The facilities used for clinical rotations for students of a licensed practical nurse program include public health clinics, patients’ homes, nursing homes, psychiatric facilities, and various hospital settings. LPN students gain hands-on experience, that includes interacting with medical professionals, developing critical thinking skills, and working with patients.
Programs for licensed practical nurses are very short in comparison to other kinds of nurses. Many other nursing programs require a bachelor’s degree, and some others a masters or PH.D. Formal training is required for most careers in nursing, followed by an examination to make sure a student is competent enough to perform the duties of their position.
LPN programs are offered by a multitude of community colleges, and vocational and trade schools, but it’s critical to ensure your program has the necessary accreditation and approval of the state’s board of nursing. Many people choose the LPN program to get their “foot in the door,” so to speak. Potential students that don’t have the time or money to pursue more advanced degrees, required for upper-level nursing careers.
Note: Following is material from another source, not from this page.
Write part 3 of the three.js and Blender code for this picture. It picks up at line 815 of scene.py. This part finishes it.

Upon completion and certification to work as a nurse, and with some experience in the field, many further their career by becoming registered nurses or nurse practitioners. There are programs available that can be completed on a part-time basis while you continue working as a nurse. LPN-to-RN or LPN-to-BSN programs, which are sometimes called bridge programs. You will receive credit for the courses you completed for your LPN certification.
Upon completion of your LPN coursework, you must pass the National Council Licensure Examination (NCLEX-RN) exam before you can work as a nurse. Your state’s board of nursing will have information about the necessary education requirements to become certified. There are many different types of certification available; some are mentioned below.
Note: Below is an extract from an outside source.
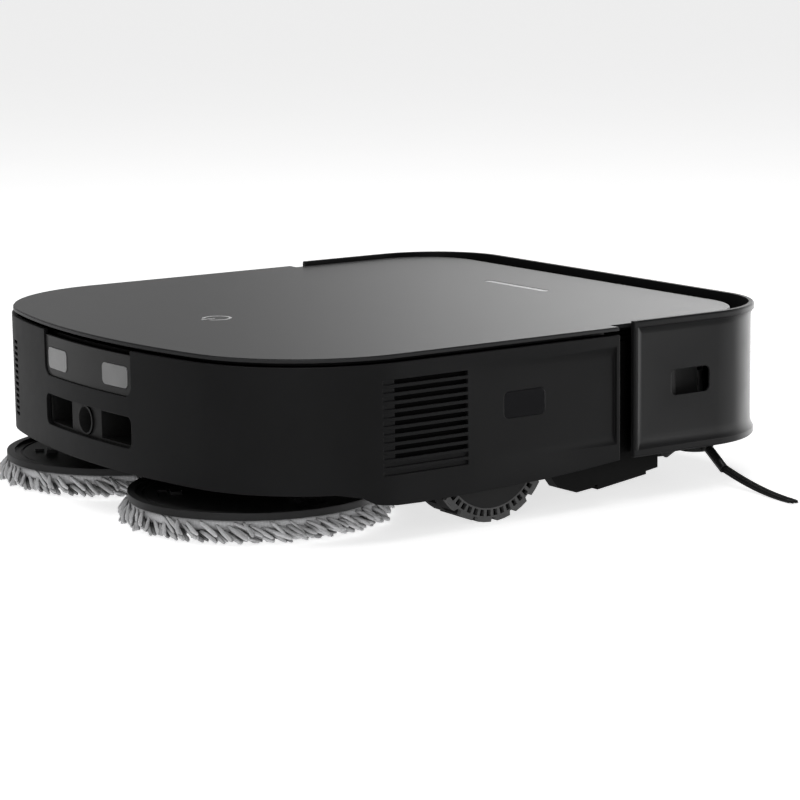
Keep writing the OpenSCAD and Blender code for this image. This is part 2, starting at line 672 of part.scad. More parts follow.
// ---------------------------------------------------------------- brushes
module roller_core() color(colour_dark) {
  y_cylinder(roller_x, roller_z, 10, -roller_half, roller_half);
  y_cylinder(roller_x, roller_z, 3, -roller_half - 6.6, roller_half + 6.6);
}
fin_t = 2;
module roller_fins() color([0.25, 0.25, 0.26]) {
  // pairs of blades that meet in a shallow V at the middle
  for (i = [0:5], s = [-1, 1]) translate([roller_x, s * 1.5, roller_z])
    rotate([-90 * s, 0, 0]) rotate(s * i * 60) blade(roller_half - 4);
}
module blade(len) translate([10.02, -fin_t / 2, 0]) cube([roller_r - 10.02, fin_t, len]);
guard_x = [37, 103];
guard_half = 130;
guard_z = 12.5;
// side view of the skid at each end of the guard
skid = [[31, guard_z], [36, 6], [48, 2], [60, 3.2], [60, 4.4], [62, 4.4], [62, 1.8], [95, 6], [95, 7.6],
  [103, 8.8], [103, guard_z + 1], [38, guard_z + 1]];
module brush_guard() color([0.07, 0.07, 0.07]) difference() {
  union() {
    box(guard_x, [-guard_half, guard_half], [guard_z, slab_bottom - 0.2]);
    both_sides() translate([0, guard_half, 0]) rotate([90, 0, 0]) linear_extrude(8) polygon(skid);
  }
  // seat round the roller housing, and the mouth
  box([bay_x[0] - 2.4, bay_x[1] + 2.4], [-bay_half - 2.4, bay_half + 2.4], [guard_z + 1.4, 30]);
  box([49.5, 90.5], [-115, 115], [0, 30]);
  // finger tabs of the two latches
  both_sides() translate([98, 60, guard_z - 1]) cylinder(r = 4, h = 3);
}
brush_angle = -93;
sleeve = [12, 17.2, 17, 33]; // start radius, height of its centre, length, slope
module brush_arm(k) rotate(brush_angle + 180 * k) children();
module side_brush_hub() color([0.1, 0.1, 0.1]) translate([brush_pos[0], brush_pos[1], 0]) {
  translate([0, 0, 14.6]) cylinder(r = 9, h = 5.2);
  translate([0, 0, 19.8 - eps]) cylinder(r = 3.6, h = 8);
  for (k = [0, 1]) brush_arm(k) {
    translate([8, -2.6, 15.6]) cube([5.5, 5.2, 3.2]);
    translate([sleeve[0], 0, sleeve[1]]) rotate([0, 90 + sleeve[3], 0]) cylinder(r = 2.6, h = sleeve[2]);
  }
}
module side_brush_bristles() color([0.04, 0.04, 0.04]) translate([brush_pos[0], brush_pos[1], 0])
  for (k = [0, 1]) brush_arm(k) translate([28.4, 0, 6.8]) rotate([0, 5, 0])
    translate([0, -2.5, -1.2]) cube([58.5, 5, 2.4]);

// ---------------------------------------------------------------- assembly
base_pan();
side_shell();
deck();
contact_panel();
charging_contacts();
port_block();
water_inlet_seal();
edge_sensor_windows();
cliff_sensor_windows();
grille_mesh();
battery_pack();
circuit_board();
fan_housing();
fan_impeller();
suction_duct();
inlet_duct();
brush_motor();
side_brush_motor();
translate([-mop_back, mop_y, 0]) mop_gearmotor();  // mop_gearmotor_left
translate([-mop_back, -mop_y, 0]) mop_gearmotor();  // mop_gearmotor_right
water_tank();
water_pump();
water_hoses();
speaker();
lidar_modules();
camera_module();
bumper_switches();
chassis_screws();
lid_magnets();
bumper_shell();
bumper_window();
bumper_springs();
lid_panel();
status_bar();
touch_icon();
dust_bin();
bin_filter();
bin_handle();
power_switch();
reset_button();
drive_unit();  // drive_unit_left
mirror([0, 1, 0]) drive_unit();  // drive_unit_right
at_wheel(wheel_out - tyre_w) wheel_hub();  // wheel_hub_left
mirror([0, 1, 0]) at_wheel(wheel_out - tyre_w) wheel_hub();  // wheel_hub_right
at_wheel(wheel_out - tyre_w) tyre();  // tyre_left
mirror([0, 1, 0]) at_wheel(wheel_out - tyre_w) tyre();  // tyre_right
suspension_spring();  // suspension_spring_left
mirror([0, 1, 0]) suspension_spring();  // suspension_spring_right
caster_fork();
caster_wheel();
roller_core();
roller_fins();
brush_guard();
side_brush_hub();
side_brush_bristles();
translate([-mop_back, mop_y, 0]) mop_plate();  // mop_plate_left
translate([-mop_back, -mop_y, 0]) mop_plate();  // mop_plate_right
translate([-mop_back, mop_y, 0]) mop_pad();  // mop_pad_left
translate([-mop_back, -mop_y, 0]) mop_pad();  // mop_pad_right
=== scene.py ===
"""Robotic floor cleaner: looks, soft goods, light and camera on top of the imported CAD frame."""

import json
import math

import bmesh
import bpy
import numpy as np
from mathutils import Matrix, Vector

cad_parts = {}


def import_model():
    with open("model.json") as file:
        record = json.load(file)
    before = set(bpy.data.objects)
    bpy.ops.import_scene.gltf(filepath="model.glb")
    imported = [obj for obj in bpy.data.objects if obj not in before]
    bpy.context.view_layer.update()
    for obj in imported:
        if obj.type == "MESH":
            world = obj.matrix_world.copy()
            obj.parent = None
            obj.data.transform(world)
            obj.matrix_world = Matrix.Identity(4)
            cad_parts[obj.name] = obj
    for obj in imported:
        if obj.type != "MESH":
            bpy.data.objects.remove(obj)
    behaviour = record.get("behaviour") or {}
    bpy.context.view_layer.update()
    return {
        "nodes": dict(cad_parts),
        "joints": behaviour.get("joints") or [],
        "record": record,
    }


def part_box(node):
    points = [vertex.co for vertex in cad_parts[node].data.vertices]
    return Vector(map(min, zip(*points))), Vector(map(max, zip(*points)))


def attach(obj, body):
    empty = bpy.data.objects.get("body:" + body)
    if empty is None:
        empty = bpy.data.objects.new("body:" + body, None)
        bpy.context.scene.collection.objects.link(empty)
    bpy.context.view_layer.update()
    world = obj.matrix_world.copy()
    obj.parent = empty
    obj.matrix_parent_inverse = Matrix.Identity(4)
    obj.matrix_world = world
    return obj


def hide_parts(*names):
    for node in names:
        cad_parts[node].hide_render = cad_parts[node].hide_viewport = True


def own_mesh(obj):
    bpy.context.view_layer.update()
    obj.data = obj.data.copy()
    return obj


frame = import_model()
nodes = frame["nodes"]
scene = bpy.context.scene
rng = np.random.default_rng(346)
MM = 0.001


# ------------------------------------------------------------------ small node helpers
def builder(node_tree):
    """Empties a node tree: (add-node function, link function)."""
    node_tree.nodes.clear()

    def add(kind, **values):
        n = node_tree.nodes.new(kind)
        for key, value in values.items():
            if key in n.inputs:
                n.inputs[key].default_value = value
            else:
                setattr(n, key, value)
        return n

    def link(a, out, b, into):
        node_tree.links.new(a.outputs[out], b.inputs[into])

    return add, link


def tree(name):
    """A new node material: (material, add-node function, link function)."""
    m = bpy.data.materials.new(name)
    m.use_nodes = True
    return (m, *builder(m.node_tree))


def ramp(add, stops):
    """A colour ramp through (position, grey or colour) stops."""
    r = add("ShaderNodeValToRGB")
    while len(r.color_ramp.elements) < len(stops):
        r.color_ramp.elements.new(0.5)
    for e, (pos, value) in zip(r.color_ramp.elements, stops):
        e.position = pos
        e.color = tuple(value) + (1,) if isinstance(value, (tuple, list)) else (value,) * 3 + (1,)
    return r


def map_range(add, low, high, to_low=0.0, to_high=1.0, **values):
    """A map-range node from low..high to to_low..to_high."""
    n = add("ShaderNodeMapRange", **values)
    n.inputs["From Min"].default_value = low
    n.inputs["From Max"].default_value = high
    n.inputs["To Min"].default_value = to_low
    n.inputs["To Max"].default_value = to_high
    return n


def multiply(add, link, a, a_out, b, b_out):
    """One colour times another."""
    n = add("ShaderNodeMix", data_type="RGBA", blend_type="MULTIPLY")
    n.inputs["Factor"].default_value = 1.0
    link(a, a_out, n, "A")
    link(b, b_out, n, "B")
    return n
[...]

The advanced cardiac life support certificate is managed by the American Heart Association and the training teaches nurses how to take care of people during heart-related emergencies like cardiac arrest.
The basic life support certification programs are also governed by the American Heart Association and deal with life-threatening situations, resuscitation, and stabilization of patients.
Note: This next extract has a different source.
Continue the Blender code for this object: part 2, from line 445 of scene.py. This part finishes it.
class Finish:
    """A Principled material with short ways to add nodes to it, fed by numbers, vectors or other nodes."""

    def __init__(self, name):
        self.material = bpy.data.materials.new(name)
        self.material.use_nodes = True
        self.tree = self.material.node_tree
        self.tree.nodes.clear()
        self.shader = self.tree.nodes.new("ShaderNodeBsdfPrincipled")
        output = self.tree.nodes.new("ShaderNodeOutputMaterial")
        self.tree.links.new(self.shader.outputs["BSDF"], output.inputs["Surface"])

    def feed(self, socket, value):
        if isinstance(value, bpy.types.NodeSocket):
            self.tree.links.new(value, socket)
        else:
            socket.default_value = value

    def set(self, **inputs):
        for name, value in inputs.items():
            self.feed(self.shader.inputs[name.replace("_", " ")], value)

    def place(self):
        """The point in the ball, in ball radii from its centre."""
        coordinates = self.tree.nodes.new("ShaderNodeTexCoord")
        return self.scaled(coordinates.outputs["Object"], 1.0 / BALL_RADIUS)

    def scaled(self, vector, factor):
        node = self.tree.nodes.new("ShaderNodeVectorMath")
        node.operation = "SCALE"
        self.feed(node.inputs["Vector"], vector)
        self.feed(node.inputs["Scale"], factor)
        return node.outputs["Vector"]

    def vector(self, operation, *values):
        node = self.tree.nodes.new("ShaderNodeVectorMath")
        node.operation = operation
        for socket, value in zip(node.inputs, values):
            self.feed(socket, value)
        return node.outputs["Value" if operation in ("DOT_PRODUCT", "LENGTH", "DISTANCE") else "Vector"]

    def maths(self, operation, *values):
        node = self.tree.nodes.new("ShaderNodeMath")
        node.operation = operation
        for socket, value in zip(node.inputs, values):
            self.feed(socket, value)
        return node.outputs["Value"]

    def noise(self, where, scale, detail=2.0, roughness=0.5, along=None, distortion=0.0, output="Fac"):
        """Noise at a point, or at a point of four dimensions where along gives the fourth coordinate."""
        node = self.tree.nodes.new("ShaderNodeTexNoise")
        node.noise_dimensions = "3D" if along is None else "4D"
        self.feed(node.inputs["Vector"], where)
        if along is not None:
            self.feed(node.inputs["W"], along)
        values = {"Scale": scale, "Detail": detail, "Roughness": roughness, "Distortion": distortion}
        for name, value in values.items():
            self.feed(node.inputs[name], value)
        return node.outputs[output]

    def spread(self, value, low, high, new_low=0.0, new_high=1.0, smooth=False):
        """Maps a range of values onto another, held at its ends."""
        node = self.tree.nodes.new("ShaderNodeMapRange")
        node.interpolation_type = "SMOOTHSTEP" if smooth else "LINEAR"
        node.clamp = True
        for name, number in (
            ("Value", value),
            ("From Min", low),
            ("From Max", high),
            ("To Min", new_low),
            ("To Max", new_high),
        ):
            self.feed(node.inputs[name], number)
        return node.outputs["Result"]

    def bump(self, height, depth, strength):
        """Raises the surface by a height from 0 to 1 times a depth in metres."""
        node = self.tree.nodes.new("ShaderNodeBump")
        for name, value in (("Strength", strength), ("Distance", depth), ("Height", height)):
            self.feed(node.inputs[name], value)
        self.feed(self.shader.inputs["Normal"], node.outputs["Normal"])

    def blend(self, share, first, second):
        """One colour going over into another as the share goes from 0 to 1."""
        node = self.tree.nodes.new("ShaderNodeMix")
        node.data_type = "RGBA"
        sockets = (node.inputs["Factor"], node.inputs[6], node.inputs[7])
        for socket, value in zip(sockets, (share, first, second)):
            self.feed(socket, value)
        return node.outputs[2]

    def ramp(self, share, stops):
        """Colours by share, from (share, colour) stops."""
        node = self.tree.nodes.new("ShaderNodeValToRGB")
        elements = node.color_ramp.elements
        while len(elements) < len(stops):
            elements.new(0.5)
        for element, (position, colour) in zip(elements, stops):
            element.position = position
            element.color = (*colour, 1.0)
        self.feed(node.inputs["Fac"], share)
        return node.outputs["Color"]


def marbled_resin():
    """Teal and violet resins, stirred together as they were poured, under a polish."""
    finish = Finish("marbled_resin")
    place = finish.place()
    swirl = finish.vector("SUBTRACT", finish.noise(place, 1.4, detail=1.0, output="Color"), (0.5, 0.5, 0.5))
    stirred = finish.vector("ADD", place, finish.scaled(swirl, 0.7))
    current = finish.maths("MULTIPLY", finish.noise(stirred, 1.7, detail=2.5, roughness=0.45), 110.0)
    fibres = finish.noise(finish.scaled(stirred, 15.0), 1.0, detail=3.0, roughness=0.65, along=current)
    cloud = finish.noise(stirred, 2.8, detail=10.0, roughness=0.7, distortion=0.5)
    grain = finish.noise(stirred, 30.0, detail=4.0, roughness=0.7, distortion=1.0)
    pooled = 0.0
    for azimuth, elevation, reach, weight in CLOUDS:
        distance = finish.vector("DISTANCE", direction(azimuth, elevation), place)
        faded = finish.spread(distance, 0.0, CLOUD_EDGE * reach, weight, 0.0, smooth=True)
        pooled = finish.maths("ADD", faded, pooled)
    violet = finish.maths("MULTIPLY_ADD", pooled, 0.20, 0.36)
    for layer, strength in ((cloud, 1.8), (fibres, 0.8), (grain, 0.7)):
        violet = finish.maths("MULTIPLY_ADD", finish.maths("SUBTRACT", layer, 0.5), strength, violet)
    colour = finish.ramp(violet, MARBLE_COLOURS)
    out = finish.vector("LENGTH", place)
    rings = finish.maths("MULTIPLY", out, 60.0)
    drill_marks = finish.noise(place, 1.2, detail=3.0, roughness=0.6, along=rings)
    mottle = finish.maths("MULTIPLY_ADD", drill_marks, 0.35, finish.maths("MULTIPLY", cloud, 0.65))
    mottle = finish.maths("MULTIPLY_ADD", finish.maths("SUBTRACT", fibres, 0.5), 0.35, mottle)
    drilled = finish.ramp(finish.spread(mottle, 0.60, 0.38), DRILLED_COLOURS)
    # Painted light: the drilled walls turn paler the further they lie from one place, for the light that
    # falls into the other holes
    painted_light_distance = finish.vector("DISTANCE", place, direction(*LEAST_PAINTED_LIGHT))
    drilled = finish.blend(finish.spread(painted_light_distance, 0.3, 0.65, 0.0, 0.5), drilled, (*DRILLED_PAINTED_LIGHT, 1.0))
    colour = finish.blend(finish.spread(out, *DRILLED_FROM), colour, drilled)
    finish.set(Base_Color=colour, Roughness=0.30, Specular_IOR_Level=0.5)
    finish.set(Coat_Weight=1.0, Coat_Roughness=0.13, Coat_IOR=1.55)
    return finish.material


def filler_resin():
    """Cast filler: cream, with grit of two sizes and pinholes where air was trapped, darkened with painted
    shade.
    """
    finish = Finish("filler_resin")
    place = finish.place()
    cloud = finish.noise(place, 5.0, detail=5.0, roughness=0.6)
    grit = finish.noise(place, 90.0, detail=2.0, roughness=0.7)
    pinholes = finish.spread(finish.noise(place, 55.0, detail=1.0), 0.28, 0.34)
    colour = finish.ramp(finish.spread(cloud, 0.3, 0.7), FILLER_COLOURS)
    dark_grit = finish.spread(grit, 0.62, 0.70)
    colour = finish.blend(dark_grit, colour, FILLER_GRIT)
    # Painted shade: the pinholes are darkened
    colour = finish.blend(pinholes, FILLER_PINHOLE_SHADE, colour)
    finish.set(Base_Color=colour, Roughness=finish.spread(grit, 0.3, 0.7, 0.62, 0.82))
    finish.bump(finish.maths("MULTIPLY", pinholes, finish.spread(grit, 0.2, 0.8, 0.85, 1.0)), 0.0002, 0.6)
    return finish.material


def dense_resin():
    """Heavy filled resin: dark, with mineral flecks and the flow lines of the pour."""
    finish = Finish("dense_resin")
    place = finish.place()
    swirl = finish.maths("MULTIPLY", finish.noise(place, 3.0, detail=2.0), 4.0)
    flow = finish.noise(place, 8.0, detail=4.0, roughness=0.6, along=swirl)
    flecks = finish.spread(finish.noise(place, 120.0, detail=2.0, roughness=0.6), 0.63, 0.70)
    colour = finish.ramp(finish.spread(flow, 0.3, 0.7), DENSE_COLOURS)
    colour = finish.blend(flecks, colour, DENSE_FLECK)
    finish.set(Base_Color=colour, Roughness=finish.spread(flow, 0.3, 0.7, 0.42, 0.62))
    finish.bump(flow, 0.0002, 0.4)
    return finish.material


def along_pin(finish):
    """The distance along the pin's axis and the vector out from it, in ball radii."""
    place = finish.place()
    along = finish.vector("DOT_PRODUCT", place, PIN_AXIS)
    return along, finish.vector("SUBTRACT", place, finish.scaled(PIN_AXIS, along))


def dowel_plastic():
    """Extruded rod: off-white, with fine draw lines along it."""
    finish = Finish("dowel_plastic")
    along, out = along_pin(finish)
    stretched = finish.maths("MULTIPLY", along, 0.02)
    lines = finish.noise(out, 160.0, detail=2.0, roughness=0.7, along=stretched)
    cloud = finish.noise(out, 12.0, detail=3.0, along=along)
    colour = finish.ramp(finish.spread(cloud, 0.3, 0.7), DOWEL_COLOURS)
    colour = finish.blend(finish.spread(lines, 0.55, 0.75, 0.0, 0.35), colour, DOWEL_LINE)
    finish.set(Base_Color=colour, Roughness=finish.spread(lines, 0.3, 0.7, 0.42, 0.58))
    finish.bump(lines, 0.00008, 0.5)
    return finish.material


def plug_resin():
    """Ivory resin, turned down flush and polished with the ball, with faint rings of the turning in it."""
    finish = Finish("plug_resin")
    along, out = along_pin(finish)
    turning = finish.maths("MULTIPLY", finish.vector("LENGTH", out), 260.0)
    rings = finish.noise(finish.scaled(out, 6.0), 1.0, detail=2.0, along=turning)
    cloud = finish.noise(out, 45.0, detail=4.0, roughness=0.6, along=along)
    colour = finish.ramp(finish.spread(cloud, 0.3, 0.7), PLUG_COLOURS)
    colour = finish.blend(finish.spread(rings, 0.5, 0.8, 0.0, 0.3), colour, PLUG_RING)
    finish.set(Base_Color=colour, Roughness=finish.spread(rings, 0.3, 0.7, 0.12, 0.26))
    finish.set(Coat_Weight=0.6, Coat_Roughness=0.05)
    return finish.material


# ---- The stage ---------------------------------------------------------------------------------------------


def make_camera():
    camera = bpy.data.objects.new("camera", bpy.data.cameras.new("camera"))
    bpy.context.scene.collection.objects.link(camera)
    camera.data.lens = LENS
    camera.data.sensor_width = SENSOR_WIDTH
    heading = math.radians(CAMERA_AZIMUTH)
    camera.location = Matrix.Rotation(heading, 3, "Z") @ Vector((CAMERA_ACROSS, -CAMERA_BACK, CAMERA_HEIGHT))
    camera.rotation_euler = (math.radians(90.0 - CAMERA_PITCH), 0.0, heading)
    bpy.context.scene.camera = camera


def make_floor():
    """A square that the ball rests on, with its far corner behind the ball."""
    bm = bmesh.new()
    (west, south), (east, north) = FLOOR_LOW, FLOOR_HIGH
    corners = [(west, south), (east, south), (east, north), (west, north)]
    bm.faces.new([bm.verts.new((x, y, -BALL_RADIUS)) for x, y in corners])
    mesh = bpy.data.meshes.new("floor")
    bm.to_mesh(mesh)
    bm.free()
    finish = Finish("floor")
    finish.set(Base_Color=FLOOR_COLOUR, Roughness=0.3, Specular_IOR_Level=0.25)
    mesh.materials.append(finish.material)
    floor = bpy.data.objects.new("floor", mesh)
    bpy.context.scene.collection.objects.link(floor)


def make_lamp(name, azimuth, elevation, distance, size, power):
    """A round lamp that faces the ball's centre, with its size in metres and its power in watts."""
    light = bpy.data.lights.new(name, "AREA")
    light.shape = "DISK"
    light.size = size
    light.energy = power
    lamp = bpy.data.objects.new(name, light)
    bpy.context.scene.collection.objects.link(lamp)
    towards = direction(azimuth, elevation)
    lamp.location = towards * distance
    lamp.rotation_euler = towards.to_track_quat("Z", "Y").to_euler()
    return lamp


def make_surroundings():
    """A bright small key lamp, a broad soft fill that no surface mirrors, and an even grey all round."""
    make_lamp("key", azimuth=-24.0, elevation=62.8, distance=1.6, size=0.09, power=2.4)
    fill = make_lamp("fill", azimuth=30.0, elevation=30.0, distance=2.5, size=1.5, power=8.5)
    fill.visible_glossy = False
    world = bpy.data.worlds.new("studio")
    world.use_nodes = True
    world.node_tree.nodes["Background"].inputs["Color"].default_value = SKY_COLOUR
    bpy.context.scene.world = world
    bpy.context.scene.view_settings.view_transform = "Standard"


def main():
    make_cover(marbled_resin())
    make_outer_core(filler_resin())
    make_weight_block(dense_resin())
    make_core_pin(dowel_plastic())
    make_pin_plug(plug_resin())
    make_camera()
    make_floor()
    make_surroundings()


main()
The case management certificate is for those interested in becoming professional case managers. These programs teach the basics of social work required to work at a variety of healthcare facilities.
If you wish to work in a correctional facility, you will need to get certified as a correctional health professional through the program approved by the National Commission on Correctional Health Care. Proper techniques for delivering health care in a correctional facility are taught.
Certification to work in nephrology is given by the Board of Nephrology Examiners Nursing and Technology. Students will learn the use of hemodialysis to treat kidney disease.
Hospice and palliative care for terminally ill patients is another area where LPNs can receive certification to provide care. This certification is sponsored by the National Board for Certification of Hospice and Palliative Nurses.
The pediatric advanced life support certification is offered by affiliates of the American Heart Association and equips LPNs to work in pediatric care in facilities that specialize in the treatment of infants, children, and adolescents.
The developmental disabilities certification is funded by the Developmental Disabilities Nurses Association and prepares LPNs to work with disabled patients needing long-term care.
Wound care certification is very popular and allows LPNs to participate in the cleaning and treating of every kind of wound.
The gerontology certificate is another popular certification and covers a broad range of duties in the care of elderly patients. The long-term care certification is similar, as it enables LPNs to work with the elderly population in long-term care settings.